Uppsala University Department of Information Technology

Technical Report 2019-009

Evaluation of Methods Handling Missing Data in PCA on Genotype Data: Applications for Ancient DNA

Kristiina Ausmees

October 2019

Abstract:
Principal Component Analysis (PCA) is a method of projecting data onto a basis that maximizes its variance, possibly revealing previously unseen patterns or features. PCA can be used to reduce the dimensionality of multivariate data, and is widely applied in visualization of genetic information. In the field of ancient DNA, it is common to use PCA to show genetic affinities of ancient samples in the context of modern variation. Due to the low quality and sequence coverage often exhibited by ancient samples, such analysis is not straightforward, particularly when performing joint visualization of multiple individuals with non-overlapping sequence data. The PCA transform is based on variances of allele frequencies among pairs of individuals, and discrepancies in overlap may therefore have large effects on scores.

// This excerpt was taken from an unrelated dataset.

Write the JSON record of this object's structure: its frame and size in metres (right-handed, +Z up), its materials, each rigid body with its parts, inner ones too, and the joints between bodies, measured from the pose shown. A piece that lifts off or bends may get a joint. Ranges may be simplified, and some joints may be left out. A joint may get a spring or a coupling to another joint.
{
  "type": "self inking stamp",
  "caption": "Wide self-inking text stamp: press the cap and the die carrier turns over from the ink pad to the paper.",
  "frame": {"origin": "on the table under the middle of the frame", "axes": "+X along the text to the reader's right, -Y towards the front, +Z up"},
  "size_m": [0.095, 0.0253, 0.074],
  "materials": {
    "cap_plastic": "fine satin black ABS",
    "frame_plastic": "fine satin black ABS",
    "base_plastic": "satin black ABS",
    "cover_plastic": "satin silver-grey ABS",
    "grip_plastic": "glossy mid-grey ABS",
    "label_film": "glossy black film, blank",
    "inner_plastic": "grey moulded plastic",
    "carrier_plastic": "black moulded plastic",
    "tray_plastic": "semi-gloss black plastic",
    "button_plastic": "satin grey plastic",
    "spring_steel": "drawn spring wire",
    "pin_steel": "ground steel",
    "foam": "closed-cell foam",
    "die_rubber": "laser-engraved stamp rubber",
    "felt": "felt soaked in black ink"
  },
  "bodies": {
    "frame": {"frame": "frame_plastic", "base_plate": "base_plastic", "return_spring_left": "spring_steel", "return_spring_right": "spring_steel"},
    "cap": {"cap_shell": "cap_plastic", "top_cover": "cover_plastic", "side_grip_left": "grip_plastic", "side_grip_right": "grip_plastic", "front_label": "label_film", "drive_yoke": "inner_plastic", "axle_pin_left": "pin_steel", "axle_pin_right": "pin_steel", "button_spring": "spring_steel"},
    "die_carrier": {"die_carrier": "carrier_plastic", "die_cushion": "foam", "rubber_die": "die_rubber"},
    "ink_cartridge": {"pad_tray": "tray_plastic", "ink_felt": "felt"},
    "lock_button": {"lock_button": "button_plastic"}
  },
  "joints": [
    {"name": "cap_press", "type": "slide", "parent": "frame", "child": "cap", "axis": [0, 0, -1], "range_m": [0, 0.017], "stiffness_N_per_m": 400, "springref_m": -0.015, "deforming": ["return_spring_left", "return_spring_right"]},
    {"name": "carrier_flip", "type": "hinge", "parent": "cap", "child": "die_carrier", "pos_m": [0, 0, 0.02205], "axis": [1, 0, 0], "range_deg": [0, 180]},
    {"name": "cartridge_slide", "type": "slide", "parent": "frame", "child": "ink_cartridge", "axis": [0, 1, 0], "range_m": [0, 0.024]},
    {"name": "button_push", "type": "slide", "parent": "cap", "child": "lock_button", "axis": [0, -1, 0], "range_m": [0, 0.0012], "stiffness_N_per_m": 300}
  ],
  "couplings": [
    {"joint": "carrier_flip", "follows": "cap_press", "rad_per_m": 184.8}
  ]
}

As the relative distances between scores are used to infer genetic similarity, it is important to distinguish between the effects of the particular set of markers used and actual genetic affinities. This work addresses the problem of using an existing PCA model to estimate scores of new observations with missing data. We address the particular application of visualizing genotype data, and evaluate approaches commonly used in population genetic analyses as well as other methods from the literature. The methods considered are that of trimmed scores, projection to the model plane, performing PCA individually on samples and subsequently merging them using Procrustes transformation, as well as the two least-squares based methods trimmed score regression and known data regression. Using empirical ancient data, we demonstrate the use of the different methods, and show that discrepancies in the set of loci considered for different samples can have pronounced effects on estimated scores. We also present an evaluation of the methods based on modern data with varying levels of simulated sparsity, concluding that their relative performance is highly data-dependent.